Sure, you can think of it like a "crazy" Kirr, but isn't this a possible
scenario with subs(Kirr, SomeCompany)? Only some companies would not use
LGPL and  would not send merge request emails.

Do you see the difference?

> So we are back at what I am saying all the time ---- the license
> itself doesn't help against bad behavior. It's not about license, it's
> about the community.

Yes, it about the community, right.

The license is one force which could protect that community from one
kind of "abuse", but not from all kinds. I'm not saying changing the
license would make us all immediatelly happy, but that kind of abuse I'm
talking about is real, sooner or later, so we'd better plug it, and
start doing other, more pleasant things, e.g. developing sympy itself.
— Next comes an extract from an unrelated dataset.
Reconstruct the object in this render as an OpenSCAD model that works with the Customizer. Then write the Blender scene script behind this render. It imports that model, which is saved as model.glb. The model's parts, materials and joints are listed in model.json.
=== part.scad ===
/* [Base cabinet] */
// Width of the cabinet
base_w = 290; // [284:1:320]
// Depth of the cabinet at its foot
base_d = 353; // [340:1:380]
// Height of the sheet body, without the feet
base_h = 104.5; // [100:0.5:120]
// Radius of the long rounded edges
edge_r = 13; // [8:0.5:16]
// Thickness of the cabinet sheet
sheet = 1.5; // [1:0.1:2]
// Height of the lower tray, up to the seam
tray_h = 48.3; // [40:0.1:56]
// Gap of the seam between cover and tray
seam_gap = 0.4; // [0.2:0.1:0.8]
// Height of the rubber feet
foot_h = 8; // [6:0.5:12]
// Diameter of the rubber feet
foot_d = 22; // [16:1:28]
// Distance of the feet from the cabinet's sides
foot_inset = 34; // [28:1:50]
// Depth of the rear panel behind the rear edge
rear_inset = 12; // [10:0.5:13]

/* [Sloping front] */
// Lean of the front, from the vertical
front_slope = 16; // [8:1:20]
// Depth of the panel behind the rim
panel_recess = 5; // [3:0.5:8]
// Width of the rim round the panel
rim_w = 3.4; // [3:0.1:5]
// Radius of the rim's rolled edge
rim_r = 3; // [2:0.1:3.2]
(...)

> > I'm not saying I'll have to do it -- first, existing SymPy could be
> > enough for my tasks (but until now it was not enough capable). Second - I
> > still believe we should and can make a consensus on the topic.
> 
> I very strongly believe we should have only one project and work on it
> and we should choose a license that best fit into our atmosphere.
> 
> Now let's wait for more developers and users to express their opinions
> and I hope we can agree on common interests and find a solution. If
> not, I'll make a decision which license my own releases are going to
> use. And currently I am clearly for staying with BSD.

I too strongly believe in cooperation, and that we should have just one
project. That's why I've put every effort to compete with sympycore and
make it irrelevant today.

Saying unpleasant words is a dirty work, but someone have to do it one
way or another, always.

My understanding is that through SymPy developers I'm not alone in my
views, though I'm far not sure.

I've tried to say it all -- LGPL gives:

 o Protection for the development community and for SymPy -- it always
   stays Free Software.
 
 o Loyality for users -- they are not forced to use any particular
   license for their software which uses SymPy.


To me this is the perfect and fair balance, and I hope I'm not alone.